La Sala Canal expone 125 trabajos del húngaro Nicolás
Muller, uno de los pioneros del compromiso fotográfico
“El artista que tiene en su mano una
cámara fotográfica tiene un instrumento único para poder expresar con ella su
pensamiento, sus ideas. Creo que esto significa una cierta obligación”. Nicolás
Muller (Orosháza, Hungría, 1913-Andrín, Asturias, 2000), no olvidó nunca esa
obligación auto impuesta. Con menos de 20 años, realizó en su patria de origen
unas series que documentaban el régimen feudal en el que vivía la inmensa
mayoría del país. Son retratos de hombres, mujeres y niños con el rostro
reventado por el dolor del esfuerzo físico y con brazos y piernas con los
tendones a punto de estallar, con las manos rotas por los callos.
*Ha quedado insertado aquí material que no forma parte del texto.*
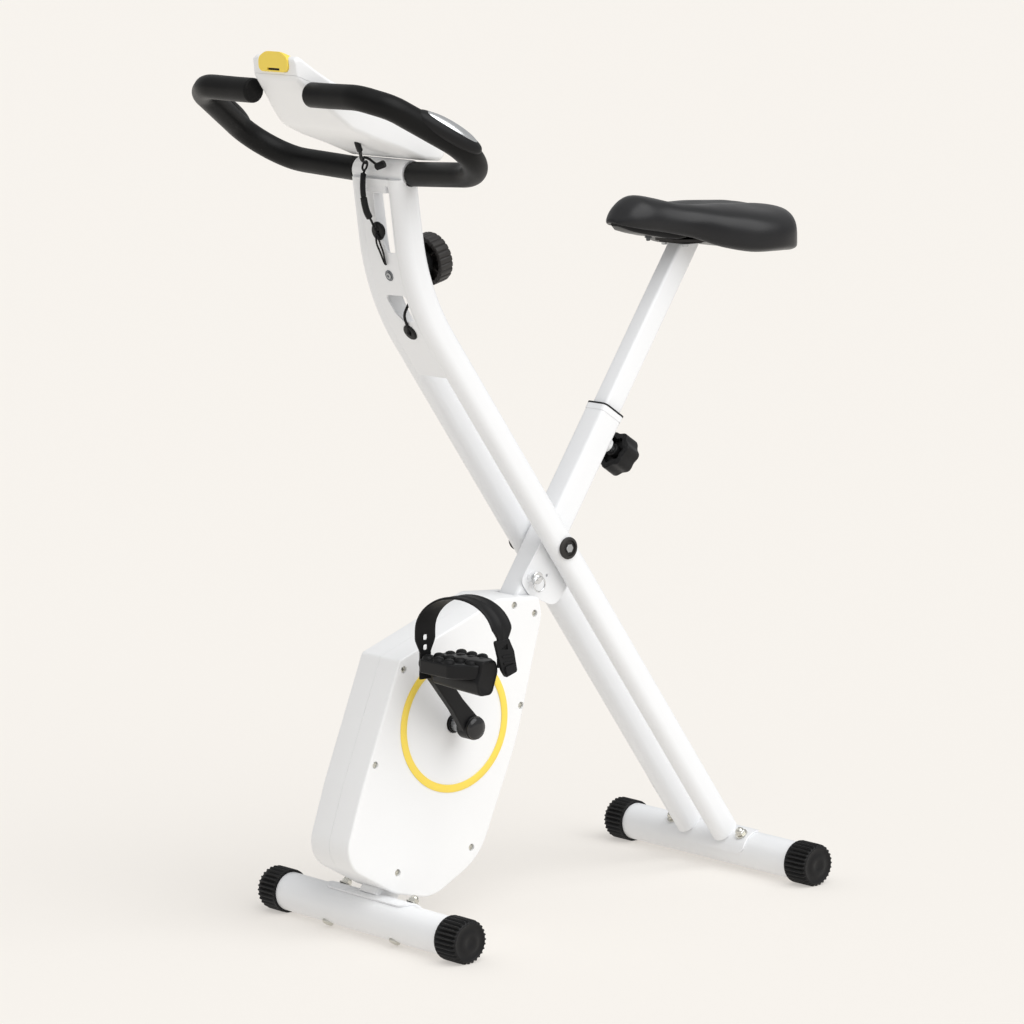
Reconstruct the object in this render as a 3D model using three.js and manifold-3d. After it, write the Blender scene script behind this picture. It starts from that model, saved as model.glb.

Una de estas imágenes, Trabajador en el drenaje del río Tiszla
(Hungría, 1937), un hombre joven, enjaezado como un caballo de arrastre, define
como ninguna otra obra la forma de entender el compromiso y el talento
artístico de uno de los fotógrafos documentalistas esenciales en la historia de
la fotografía. Esa fotografía le supuso a Muller el comienzo de una vida
viajera que le haría pasear su implacable ojo por Francia, Portugal, Marruecos
y España, donde se vinculó a la Revista de Occidente, se casó y acabó
obteniendo la nacionalidad.
Bajo el sencillo título de Nicolás Muller. Obras Maestras, la sala
Canal Isabel II inaugura hoy una antológica de 125 obras escogidas por el
comisario Chema Conesa entre los 14.000 negativos que componen el archivo
custodiados por su hija Anne Muller, también fotógrafa. Organizada por la
Comunidad de Madrid en colaboración con La Fábrica, la exposición recorre las
cinco etapas esenciales del fotógrafo coincidiendo con el centenario de su
nacimiento.
La muestra arranca con una selección de las fotografías que Muller realizó
en Hungría. “Junto a otros jóvenes como él, montó un grupo que se llamaba Los
descubridores de aldeas”, explica Conesa. De esos primeros años (con solo 11 le
regalaron una cámara de la que no se apartaba), proceden imágenes tan
impactantes como La gitana (1937), en la que se ve a una mujer con la
cara, manos y brazos surcados de arrugas y los ojos perdidos en la tristeza.
Otra imagen sobrecogedora es Afilando la guadaña (1935) en la que el
protagonista está de espaldas. El sudor que empapa su camisa blanca hecha
jirones mientras apoya un brazo en la herramienta, es sobrecogedor. De hambre y
miseria dicen mucho Almuerzo III (1936) o Niño (1936).
Hijo de una familia acomodada de judíos no practicantes, la invasión de
Austria por Hitler le fuerza a trasladarse a París, donde se encuentra con
otros históricos de la fotografía y con los que se deja influir por las teorías
constructivistas de la época y las formas visuales que emanan de la Bauhaus.
Son Robert Capa, Brasaï o Kertész quienes le ayudan a publicar en las revistas
esenciales de aquellos años.
En Francia prosigue con su vocación de retratar a los más desfavorecidos.
Una imagen titulada Puerto de Marsella (1938) en la que un hombre
encorvado pasea de espaldas con la cabeza gacha, ilustra de manera perfecta
aquello tiempos de incertidumbre. Los cargadores en los puertos, los pescadores
o los marineros tatuados forman una desoladora galería de perdedores.
En Portugal, a donde también se ve forzado a huir, su cámara se sigue
fijando en los más desfavorecidos: Mujeres trabando incansables y hombres
sentados al sol, mirando a las nubes o jugando a las cartas. Pero la policía
política sospecha de él y lo retiene en la cárcel de Lisboa. En diciembre de 1939
toma un vuelo a Tánger y allí cae fascinado ante la belleza del antiguo
protectorado español. “Me escocían los ojos y las manos y todo mi ser ante lo
que estaba viendo”. Lo que vio le dejó huella.
A partir de 1947, gracias Fernando Vela, secretario de
Ortega y Gasset, su vida cambia y se traslada a España, donde se convertiría en
el testigo más cualificado de la intelectualidad española de la posguerra.
Además de Ortega, Azorín, Pío Baroja, Pancho Cossío, Vicente Aleixandre,
Menéndez Pidal, Pérez de Ayala, Aranguren, Marañón o Dionisio Ridruejo posaron
para él. Muller pasó a formar parte de las élites intelectuales de aquellos
años y no paró de trabajar hasta que en los ochenta se fue a vivir a Andrín, en
Asturias para dedicarse a contemplar la naturaleza que tanto amaba.